A permanent solution?
Long Beach Mayor Robert Garcia says the city’s three Homekey sites represent an important step forward in the fight against homelessness. Funds permitting, he says, he’d like to see more of them.
“It’s been one of the best things that the state, in partnership with our county partners and the city, has done,” Garcia says.
If approved as proposed, the state budget for the upcoming fiscal year would provide an additional $750 million to support the creation of more Homekey sites. “We would love to do more and we’re currently looking at funding,” the mayor said.
Los Angeles County is planning to turn its two Long Beach Homekey sites into permanent housing by the end of 2022, and the city is currently exploring options to do the same in the upcoming years.
Once turned into permanent housing, residents would pay a portion of the rent and cook their own meals inside the units, while still receiving some supportive services onsite.
“With Project Homekey, the County has seized an opportunity to meet both the immediate and long-term needs of the most vulnerable members of our community, the vast majority of whom are medically vulnerable and desperately in need of the safety offered by non-congregate shelter in the midst of the pandemic,” Homeless Initiative Interim Director Cheri Todoroff said in an email.
The conversion of these sites into permanent supportive housing in 2022 will provide stable housing for hundreds of people, Todoroff said, adding that she was grateful for the support and resources provided by state and federal sources.

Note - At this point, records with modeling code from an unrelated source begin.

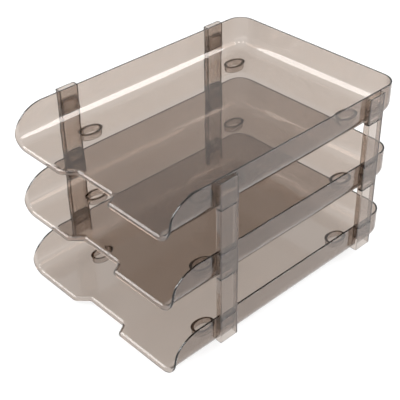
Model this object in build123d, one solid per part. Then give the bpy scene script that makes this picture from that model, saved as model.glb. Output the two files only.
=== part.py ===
from build123d import *
import os

# Three-tier stacking letter tray: three open-front trays joined by eight plug-in risers.
# Millimetres. X to the right, Y to the back, Z up. The origin is on the surface the
# bottom tray stands on, in the middle of its width and depth.

# ---- driving dimensions ----------------------------------------------------------
TRAY_WIDTH = 255.0        # outside of the side walls
TRAY_DEPTH = 358.0        # front edge to the outside of the back wall
TRAY_HEIGHT = 50.0        # underside of the feet to the rim
TIER_PITCH = 89.5         # one tray to the next
WALL = 2.2                # walls and floor
CORNER_R = 21.0           # back corners, outside, in plan
COVE_R = 18.0             # wall into floor, outside
FOOT_H = 8.2              # floor underside above the surface
FOOT_HALF_X = 9.5         # outside of the oval ring foot, across the tray
FOOT_HALF_Y = 14.5        # and along it
FOOT_WALL = 2.2
FOOT_ROOT = 0.5           # how far the ring runs into the floor
FOOT_X = 91.0             # ring feet from the middle of the width

WING_RUN = 41.0           # how far back the side wall starts to fall
WING_DROP = 36.0          # how far it falls before it is plumb
WING_OVER = 0.2           # the falling curve runs out this far past the rim and the front

LIP_BOTTOM = 5.0          # underside of the turned-down front lip
LIP_R = 2.5               # rounding of the front lip's top edge
NOTCH_DEPTH = 13.5        # finger notch in the front edge
NOTCH_LEFT = (-46.0, -32.5)   # left flank: at the front edge, at the back of the notch
NOTCH_RIGHT = (34.5, 27.0)    # right flank: at the front edge, at the back of the notch
NOTCH_R = 6.0             # rounding of its corners in plan

SOCKET_W = 26.0           # outside width along the wall
SOCKET_OUT = 6.9          # how far it stands out from the wall
SOCKET_H = 32.2           # rim down to its open bottom
SOCKET_WALL = 1.6
SOCKET_ROOT = 2.1         # how far its block runs into the wall it stands on
POST_R = 1.2              # upright corners of the sockets and the risers
SOCKET_FRONT_Y = 77.7     # middle of the front sockets behind the front edge
SOCKET_BACK_Y = 310.0     # middle of the back sockets behind the front edge
STOP_Z = 14.6             # stop rib below the rim, at its middle height
STOP_T = 1.2              # height of the stop rib
STOP_DEEP = 0.9           # how far the stop rib stands into the socket

FIT = 0.15                # clearance all round a riser's plug in its socket
END_GAP = 0.3             # plug end to stop rib
RISER_WALL = 1.8          # plate of the riser
RISER_FLANGE = 2.2        # its two side flanges

# ---- derived ---------------------------------------------------------------------
FRONT = -TRAY_DEPTH / 2
BACK = TRAY_DEPTH / 2
HALF_W = TRAY_WIDTH / 2
FLOOR_TOP = FOOT_H + WALL
SOCKET_YS = (FRONT + SOCKET_FRONT_Y, FRONT + SOCKET_BACK_Y)
SOCKET_INNER_W = SOCKET_W - 2 * SOCKET_WALL
RISER_BODY_H = TIER_PITCH - SOCKET_H


def box_between(x0, x1, y0, y1, z0, z1):
    """Plain block given by its six limits."""
    block = Box(x1 - x0, y1 - y0, z1 - z0)
    return Pos((x0 + x1) / 2, (y0 + y1) / 2, (z0 + z1) / 2) * block


def tub(inset, bottom, top, front, cove_r):
    """Block with rounded back corners and a rounded left, back and right bottom edge."""
    half, back = HALF_W - inset, BACK - inset
    block = box_between(-half, half, front, back, bottom, top)
    uprights = block.edges().filter_by(Axis.Z).group_by(Axis.Y)[-1]
    block = fillet(uprights, CORNER_R - inset)
    low = block.edges().group_by(Axis.Z)[0]
    rounded = [e for e in low if e.center().Y > front + 1]
    return fillet(rounded, cove_r)


def front_outline(setback):
    """Plan of everything behind the front edge, moved back by setback, notch included."""
    y0, y1 = FRONT + setback, FRONT + NOTCH_DEPTH + setback
    left_slope = (NOTCH_LEFT[1] - NOTCH_LEFT[0]) / NOTCH_DEPTH
    right_slope = (NOTCH_RIGHT[0] - NOTCH_RIGHT[1]) / NOTCH_DEPTH
    left = setback * ((1 + left_slope ** 2) ** 0.5 - left_slope)
    right = setback * ((1 + right_slope ** 2) ** 0.5 - right_slope)
    far = HALF_W + 20
    points = [
        (-far, y0),
        (NOTCH_LEFT[0] - left, y0),
        (NOTCH_LEFT[1] - left, y1),
        (NOTCH_RIGHT[1] + right, y1),
        (NOTCH_RIGHT[0] + right, y0),
        (far, y0),
        (far, BACK + 20),
        (-far, BACK + 20),
    ]
    face = make_face(Polyline(*points, close=True))
    shoulders = [v for v in face.vertices() if abs(v.Y - y0) < 0.01 and abs(v.X) < HALF_W]
    face = fillet(shoulders, NOTCH_R - setback)
    hollows = [v for v in face.vertices() if abs(v.Y - y1) < 0.01]
    return fillet(hollows, NOTCH_R + setback)


def wing_cutter(rim_z):
    """Takes the front top of both side walls away along a falling quarter ellipse."""
    y1, z0 = FRONT + WING_RUN, rim_z - WING_DROP
    far, high = FRONT - WING_OVER, rim_z + WING_OVER
    curve = EllipticalCenterArc((y1, z0), y1 - far, high - z0, start_angle=90, arc_size=90)
    lines = Polyline((far, z0), (far - 5, z0), (far - 5, high + 5), (y1, high + 5), (y1, high))
    profile = Plane.YZ * make_face([*curve.edges(), *lines.edges()])
    return Pos(-HALF_W - 20, 0, 0) * extrude(profile, 2 * HALF_W + 40, dir=(1, 0, 0))


def front_edges(body):
    """Top edges of the floor along the front and round the notch."""
    picked = []
    for edge in body.edges():
        limits = edge.bounding_box()
        level = abs(limits.min.Z - FLOOR_TOP) < 0.01 and abs(limits.max.Z - FLOOR_TOP) < 0.01
        if level and limits.max.Y < FRONT + NOTCH_DEPTH + 0.5:
            picked.append(edge)
    return picked


def rounded_post(block, side):
    """Rounds the two upright corners of a block that face away from the tray."""
    uprights = block.edges().filter_by(Axis.Z)
    outward = sorted(uprights, key=lambda e: side * e.center().X)[-2:]
    return fillet(outward, POST_R)


def shell():
    """Walls, floor and the turned-down front lip of one tray."""
    top = TRAY_HEIGHT
    outside = tub(0, FOOT_H, top, FRONT, COVE_R)
    inside = tub(WALL, FLOOR_TOP, top + 10, FRONT - 10, COVE_R - WALL)
    deep = tub(0, LIP_BOTTOM, top, FRONT, COVE_R + FOOT_H - LIP_BOTTOM)
    plan = extrude(Pos(0, 0, -5) * front_outline(0), top + 30)
    kept = extrude(Pos(0, 0, -5) * front_outline(WALL), top + 30)
    lip = (deep & plan) - kept
    body = (outside & plan) + lip
    body = body - inside - wing_cutter(top)
    return fillet(front_edges(body), LIP_R)


def socket_shapes(side, y):
    """Outside block, through pocket and stop rib of one socket on a side wall."""
    rim, low = TRAY_HEIGHT, TRAY_HEIGHT - SOCKET_H
    x_wall, x_out = side * (HALF_W - SOCKET_ROOT), side * (HALF_W + SOCKET_OUT)
    x_in, x_face = side * HALF_W, side * (HALF_W + SOCKET_OUT - SOCKET_WALL)
    half = SOCKET_W / 2
    half_in = SOCKET_INNER_W / 2
    outer = box_between(min(x_wall, x_out), max(x_wall, x_out), y - half, y + half, low, rim)
    outer = rounded_post(outer, side)
    pocket = box_between(min(x_in, x_face), max(x_in, x_face), y - half_in, y + half_in, low - 1, rim + 1)
    z_stop = rim - STOP_Z
    ring = box_between(min(x_in, x_face), max(x_in, x_face), y - half_in, y + half_in,
                       z_stop - STOP_T / 2, z_stop + STOP_T / 2)
    x_open = side * (HALF_W + SOCKET_OUT - SOCKET_WALL - STOP_DEEP)
    opening = box_between(min(x_in, x_open), max(x_in, x_open), y - half_in + STOP_DEEP,
                          y + half_in - STOP_DEEP, z_stop - 5, z_stop + 5)
    return outer, pocket, ring - opening


def foot(x, y):
    """Oval ring foot under the floor."""
    outside = Ellipse(FOOT_HALF_X, FOOT_HALF_Y)
    inside = Ellipse(FOOT_HALF_X - FOOT_WALL, FOOT_HALF_Y - FOOT_WALL)
    return Pos(x, y, 0) * extrude(outside - inside, FOOT_H + FOOT_ROOT)


def tray():
    """One complete tray standing on the surface."""
    body = shell()
    for side in (-1, 1):
        for y in SOCKET_YS:
            outer, pocket, stop = socket_shapes(side, y)
            body = body + outer - pocket + stop
            body = body + foot(side * FOOT_X, y)
    return body


def riser(side, y):
    """Riser between the bottom tray and the one above: a body as wide as the sockets,
    a reduced plug at each end, hollow and open towards the tray."""
    low = TRAY_HEIGHT
    high = low + RISER_BODY_H
    x0 = HALF_W + FIT
    x_body = HALF_W + SOCKET_OUT
    x_plug = HALF_W + SOCKET_OUT - SOCKET_WALL - FIT
    half = SOCKET_W / 2
    stop_low = TRAY_HEIGHT - STOP_Z + STOP_T / 2 + END_GAP
    stop_high = TRAY_HEIGHT + TIER_PITCH - STOP_Z - STOP_T / 2 - END_GAP
    plug_half = SOCKET_INNER_W / 2 - FIT
    body = rounded_post(box_between(x0, x_body, y - half, y + half, low, high), 1)
    body = body + box_between(x0, x_plug, y - plug_half, y + plug_half, stop_low, low + 1)
    body = body + box_between(x0, x_plug, y - plug_half, y + plug_half, high - 1, stop_high)
    narrow, wide = plug_half - RISER_FLANGE, half - RISER_FLANGE
    body = body - box_between(x0 - 1, x_plug - RISER_WALL, y - narrow, y + narrow,
                              stop_low + RISER_WALL, stop_high - RISER_WALL)
    body = body - box_between(x0 - 1, x_body - RISER_WALL, y - wide, y + wide,
                              low + RISER_WALL, high - RISER_WALL)
    return body if side > 0 else mirror(body, Plane.YZ)


def lifted(shape, tiers):
    """The same shape so many tiers higher."""
    return Pos(0, 0, tiers * TIER_PITCH) * shape


def save(shape, name):
    """Writes one piece as its own STEP file."""
    solid = shape.solids()
    assert len(solid) == 1, (name, len(solid))
    one = solid[0]
    one.label = name
    export_step(one, os.path.join("parts", name + ".step"))


os.makedirs("parts", exist_ok=True)

one_tray = tray()
for level, name in enumerate(("tray_bottom", "tray_middle", "tray_top")):
    save(lifted(one_tray, level), name)

for level, tier in enumerate(("lower", "upper")):
    for side, hand in ((-1, "left"), (1, "right")):
        for y, place in zip(SOCKET_YS, ("front", "back")):
            save(lifted(riser(side, y), level), "riser_" + tier + "_" + place + "_" + hand)
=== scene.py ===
"""Looks of a three-tier letter tray in smoke-tinted clear plastic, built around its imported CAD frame."""
import math

import bmesh
import bpy
import numpy as np
from mathutils import Matrix, Vector


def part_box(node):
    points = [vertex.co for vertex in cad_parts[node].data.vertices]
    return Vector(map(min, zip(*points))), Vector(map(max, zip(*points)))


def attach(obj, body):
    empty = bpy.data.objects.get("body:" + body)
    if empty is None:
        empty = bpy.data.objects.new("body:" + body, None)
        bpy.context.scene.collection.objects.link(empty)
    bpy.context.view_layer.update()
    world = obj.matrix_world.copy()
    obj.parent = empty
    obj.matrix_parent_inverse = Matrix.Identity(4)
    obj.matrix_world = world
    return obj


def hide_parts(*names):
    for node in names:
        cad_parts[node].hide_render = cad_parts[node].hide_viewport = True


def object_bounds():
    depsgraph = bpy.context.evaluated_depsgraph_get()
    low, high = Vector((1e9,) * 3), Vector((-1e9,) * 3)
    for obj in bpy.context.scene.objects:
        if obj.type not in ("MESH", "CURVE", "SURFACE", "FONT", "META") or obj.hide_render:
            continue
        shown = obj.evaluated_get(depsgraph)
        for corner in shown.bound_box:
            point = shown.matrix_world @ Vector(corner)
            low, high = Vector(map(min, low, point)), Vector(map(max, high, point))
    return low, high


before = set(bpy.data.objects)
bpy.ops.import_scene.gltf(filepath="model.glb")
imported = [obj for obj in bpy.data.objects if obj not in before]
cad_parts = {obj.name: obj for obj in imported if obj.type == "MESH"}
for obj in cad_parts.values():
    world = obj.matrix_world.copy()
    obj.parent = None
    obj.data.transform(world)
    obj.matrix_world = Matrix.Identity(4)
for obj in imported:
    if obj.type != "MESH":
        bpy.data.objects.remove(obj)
CAD_LOW, CAD_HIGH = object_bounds()
CENTRE = (CAD_LOW + CAD_HIGH) / 2

# ---- shape sizes, in millimetres; the places come from the frame ---------------------------
MM = 0.001
TRAY_LOW, TRAY_HIGH = (np.array(corner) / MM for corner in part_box("tray_bottom"))
RISER_LOW, RISER_HIGH = (np.array(corner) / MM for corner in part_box("riser_lower_front_right"))
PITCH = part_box("tray_middle")[0].z / MM - TRAY_LOW[2]
FRONT, BACK, RIM = TRAY_LOW[1], TRAY_HIGH[1], TRAY_HIGH[2]

SHEET = 2.2               # thickness of the moulded sheet
HALF_SHEET = SHEET / 2
SOCKET_OUT = 6.9          # how far a socket stands out from the wall
HALF_W = TRAY_HIGH[0] - SOCKET_OUT
COVE_R = 18.0             # wall into floor, outside
PLAN_R = 3.0              # plan radius of the back corners at the start of the cove
FLOOR_MID = 9.3           # middle of the floor's thickness above the surface
COVE_MID = COVE_R - HALF_SHEET
COVE_LENGTH = COVE_MID * math.pi / 2
COVE_Z = FLOOR_MID + COVE_MID
TOP_Q = COVE_LENGTH + RIM - COVE_Z      # from the foot of the cove up the wall to the rim

WING_RUN = 41.0           # the side wall falls to the front over this length
WING_DROP = 36.0          # and by this height
WING_END = FRONT + 70.0   # behind it the side wall has one height
ROLL_R = 4.9              # outside radius of the rolled-down front edge
EDGE_R = 0.4              # rounding of every free edge
NOTCH_DEPTH = 13.5
NOTCH_CORNERS = (-46.0, -32.5, 27.0, 34.5)   # left flank, right flank, in X
NOTCH_R = 6.0

FOOT_X = 91.0
FOOT_HALF = (9.5, 14.5)   # oval ring foot, across and along the tray
FOOT_WALL = 1.6           # a little thinner than the solid's, as its outline in the floor is faint
SOCKET_W = 26.0
SOCKET_H = 32.2
SOCKET_WALL = 1.6
SOCKET_YS = (FRONT + 77.7, FRONT + 310.0)
POST_R = 1.2
STOP_Z = 14.6             # stop rib below the rim
STOP_T = 1.2
STOP_DEEP = 0.9
PLUG_GAP = 0.15
RISER_WALL = 1.8
RISER_FLANGE = 2.2


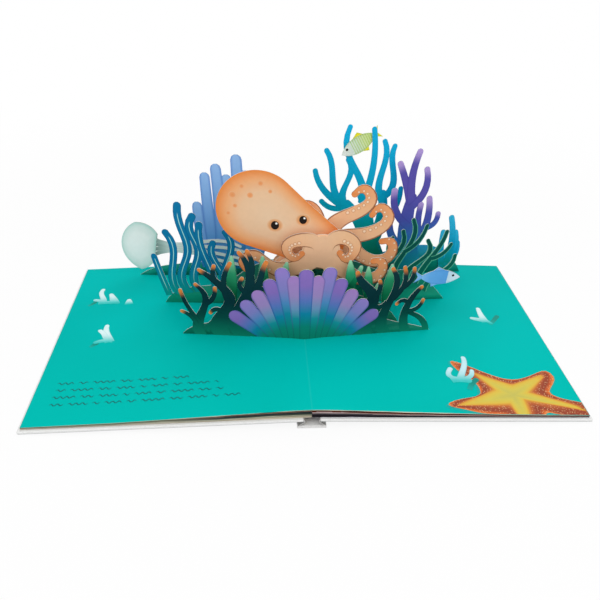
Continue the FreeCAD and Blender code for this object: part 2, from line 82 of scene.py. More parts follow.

Securing funding for remodeling and continued services at the former Best Western will be a key step in this process, says Long Beach Homeless Services Officer Paul Duncan.
“It should be pretty quick and cost-effective, the transition, but it’ll still be a good chunk of money,” he said. “Our goal is still to work toward permanent housing outside of this site in the meantime.” Residents who are still at the hotel-turned-Homekey site by the time units are remodeled would take priority for permanent placement onsite, Duncan noted.
Beverly Sesson said she would like to stay, if possible. “I feel comfortable here,” she says. “I really don’t like the thought of leaving.”